The material below contains a line with "ring_profile(n, guides) for" and a line with "from mathutils.bvhtree import BVHTree". Copy exactly those two lines and all lines between them.

** begin Recorded information **

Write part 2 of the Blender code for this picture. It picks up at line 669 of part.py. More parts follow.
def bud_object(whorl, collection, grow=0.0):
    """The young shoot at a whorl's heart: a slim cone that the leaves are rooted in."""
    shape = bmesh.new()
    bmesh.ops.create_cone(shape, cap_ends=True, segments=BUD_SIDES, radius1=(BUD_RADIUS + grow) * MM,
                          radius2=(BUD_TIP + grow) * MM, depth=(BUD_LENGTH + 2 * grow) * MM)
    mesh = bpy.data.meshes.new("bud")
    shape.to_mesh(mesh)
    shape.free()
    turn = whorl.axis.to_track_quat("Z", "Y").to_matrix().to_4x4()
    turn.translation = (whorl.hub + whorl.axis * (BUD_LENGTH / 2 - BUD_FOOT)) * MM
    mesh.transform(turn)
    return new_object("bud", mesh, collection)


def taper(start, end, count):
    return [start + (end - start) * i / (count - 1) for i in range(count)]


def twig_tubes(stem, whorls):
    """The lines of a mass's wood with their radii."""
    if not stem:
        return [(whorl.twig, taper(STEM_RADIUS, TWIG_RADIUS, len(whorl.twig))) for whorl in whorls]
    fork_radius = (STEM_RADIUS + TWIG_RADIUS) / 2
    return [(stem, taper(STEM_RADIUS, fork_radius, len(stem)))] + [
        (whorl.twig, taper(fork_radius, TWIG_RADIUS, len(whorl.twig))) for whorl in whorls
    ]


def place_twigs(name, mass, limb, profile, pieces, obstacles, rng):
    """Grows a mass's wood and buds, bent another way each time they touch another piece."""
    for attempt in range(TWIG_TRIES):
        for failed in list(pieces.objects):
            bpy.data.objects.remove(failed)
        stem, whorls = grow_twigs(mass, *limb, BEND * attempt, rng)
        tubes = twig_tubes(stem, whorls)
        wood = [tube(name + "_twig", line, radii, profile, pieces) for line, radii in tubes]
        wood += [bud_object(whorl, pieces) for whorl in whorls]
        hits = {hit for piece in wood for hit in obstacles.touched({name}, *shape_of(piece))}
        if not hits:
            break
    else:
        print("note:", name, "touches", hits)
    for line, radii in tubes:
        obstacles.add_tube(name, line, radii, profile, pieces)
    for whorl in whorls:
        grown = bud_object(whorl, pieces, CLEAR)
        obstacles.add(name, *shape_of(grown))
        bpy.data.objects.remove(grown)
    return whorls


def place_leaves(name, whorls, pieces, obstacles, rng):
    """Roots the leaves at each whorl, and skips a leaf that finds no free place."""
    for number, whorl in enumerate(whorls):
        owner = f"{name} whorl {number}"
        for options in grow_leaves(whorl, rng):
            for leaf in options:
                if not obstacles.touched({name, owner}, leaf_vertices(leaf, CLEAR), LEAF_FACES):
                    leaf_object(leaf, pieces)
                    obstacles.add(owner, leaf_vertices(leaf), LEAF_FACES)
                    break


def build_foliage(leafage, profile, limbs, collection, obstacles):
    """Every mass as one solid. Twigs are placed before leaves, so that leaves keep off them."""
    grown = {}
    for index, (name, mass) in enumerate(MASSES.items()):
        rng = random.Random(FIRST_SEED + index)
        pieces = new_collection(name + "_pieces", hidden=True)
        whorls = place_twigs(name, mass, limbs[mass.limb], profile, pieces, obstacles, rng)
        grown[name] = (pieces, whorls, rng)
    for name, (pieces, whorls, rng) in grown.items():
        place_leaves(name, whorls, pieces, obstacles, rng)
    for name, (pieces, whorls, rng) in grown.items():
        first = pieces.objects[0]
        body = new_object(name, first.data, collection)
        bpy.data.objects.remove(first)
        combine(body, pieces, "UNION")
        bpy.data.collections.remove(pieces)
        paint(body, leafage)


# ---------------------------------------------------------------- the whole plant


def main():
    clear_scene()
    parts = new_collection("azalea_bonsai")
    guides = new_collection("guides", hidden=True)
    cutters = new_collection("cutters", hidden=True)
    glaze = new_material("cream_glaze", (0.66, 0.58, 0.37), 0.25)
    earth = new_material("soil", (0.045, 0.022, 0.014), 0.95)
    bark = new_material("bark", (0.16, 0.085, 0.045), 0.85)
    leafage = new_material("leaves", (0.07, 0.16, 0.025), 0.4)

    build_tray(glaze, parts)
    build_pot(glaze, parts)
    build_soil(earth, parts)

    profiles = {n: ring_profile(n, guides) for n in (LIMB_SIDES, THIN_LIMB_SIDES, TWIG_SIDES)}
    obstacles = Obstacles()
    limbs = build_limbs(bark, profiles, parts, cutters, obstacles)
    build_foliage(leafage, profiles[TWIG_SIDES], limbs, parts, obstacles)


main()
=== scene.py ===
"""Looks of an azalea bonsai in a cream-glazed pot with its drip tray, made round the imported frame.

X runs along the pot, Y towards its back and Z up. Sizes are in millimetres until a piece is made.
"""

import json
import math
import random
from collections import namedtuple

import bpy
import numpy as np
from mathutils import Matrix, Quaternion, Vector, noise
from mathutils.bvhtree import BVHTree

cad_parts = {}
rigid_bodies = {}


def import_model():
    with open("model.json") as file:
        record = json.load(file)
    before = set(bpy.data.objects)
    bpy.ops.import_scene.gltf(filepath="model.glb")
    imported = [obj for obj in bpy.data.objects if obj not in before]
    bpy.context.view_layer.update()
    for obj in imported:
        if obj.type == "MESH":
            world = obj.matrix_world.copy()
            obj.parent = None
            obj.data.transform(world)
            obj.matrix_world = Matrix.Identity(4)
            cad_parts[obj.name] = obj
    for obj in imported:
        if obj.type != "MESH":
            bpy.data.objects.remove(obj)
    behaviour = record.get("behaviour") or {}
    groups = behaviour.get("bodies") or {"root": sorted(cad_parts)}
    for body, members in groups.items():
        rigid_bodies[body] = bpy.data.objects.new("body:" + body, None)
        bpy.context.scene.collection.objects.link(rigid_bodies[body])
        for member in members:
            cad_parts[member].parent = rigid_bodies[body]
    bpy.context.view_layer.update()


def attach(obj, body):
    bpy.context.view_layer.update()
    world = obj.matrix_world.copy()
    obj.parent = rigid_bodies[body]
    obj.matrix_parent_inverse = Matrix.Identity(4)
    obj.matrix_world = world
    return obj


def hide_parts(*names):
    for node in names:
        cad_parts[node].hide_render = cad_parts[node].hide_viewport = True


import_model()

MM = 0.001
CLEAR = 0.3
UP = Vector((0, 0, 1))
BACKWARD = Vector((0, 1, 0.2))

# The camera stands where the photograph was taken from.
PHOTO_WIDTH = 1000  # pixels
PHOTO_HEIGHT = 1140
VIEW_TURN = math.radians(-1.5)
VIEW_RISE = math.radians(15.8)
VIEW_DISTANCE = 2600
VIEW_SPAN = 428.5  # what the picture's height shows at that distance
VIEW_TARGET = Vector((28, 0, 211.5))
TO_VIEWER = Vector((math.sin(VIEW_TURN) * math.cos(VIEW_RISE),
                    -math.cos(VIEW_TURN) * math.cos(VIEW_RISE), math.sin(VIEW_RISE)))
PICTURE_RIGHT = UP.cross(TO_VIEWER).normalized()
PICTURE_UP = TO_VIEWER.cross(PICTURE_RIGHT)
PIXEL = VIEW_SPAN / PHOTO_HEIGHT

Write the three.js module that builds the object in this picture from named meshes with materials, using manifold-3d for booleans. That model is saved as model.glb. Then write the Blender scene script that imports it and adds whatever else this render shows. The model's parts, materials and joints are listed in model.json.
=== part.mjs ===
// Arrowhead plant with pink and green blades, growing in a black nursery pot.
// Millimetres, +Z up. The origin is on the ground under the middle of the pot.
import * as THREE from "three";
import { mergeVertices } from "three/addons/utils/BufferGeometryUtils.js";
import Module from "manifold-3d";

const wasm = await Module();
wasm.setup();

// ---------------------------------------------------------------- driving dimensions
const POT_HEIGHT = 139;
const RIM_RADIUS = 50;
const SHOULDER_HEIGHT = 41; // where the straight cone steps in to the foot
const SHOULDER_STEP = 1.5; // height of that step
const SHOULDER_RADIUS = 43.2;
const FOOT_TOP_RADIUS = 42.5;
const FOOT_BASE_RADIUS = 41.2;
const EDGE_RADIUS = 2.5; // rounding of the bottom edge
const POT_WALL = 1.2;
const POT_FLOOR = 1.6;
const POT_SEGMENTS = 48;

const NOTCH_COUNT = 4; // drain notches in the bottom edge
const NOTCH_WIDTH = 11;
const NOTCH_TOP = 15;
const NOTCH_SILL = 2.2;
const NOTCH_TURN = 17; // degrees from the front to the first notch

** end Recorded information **

→ **Exercise answer**
    profiles = {n: ring_profile(n, guides) for n in (LIMB_SIDES, THIN_LIMB_SIDES, TWIG_SIDES)}
    obstacles = Obstacles()
    limbs = build_limbs(bark, profiles, parts, cutters, obstacles)
    build_foliage(leafage, profiles[TWIG_SIDES], limbs, parts, obstacles)


main()
=== scene.py ===
"""Looks of an azalea bonsai in a cream-glazed pot with its drip tray, made round the imported frame.

X runs along the pot, Y towards its back and Z up. Sizes are in millimetres until a piece is made.
"""

import json
import math
import random
from collections import namedtuple

import bpy
import numpy as np
from mathutils import Matrix, Quaternion, Vector, noise
from mathutils.bvhtree import BVHTree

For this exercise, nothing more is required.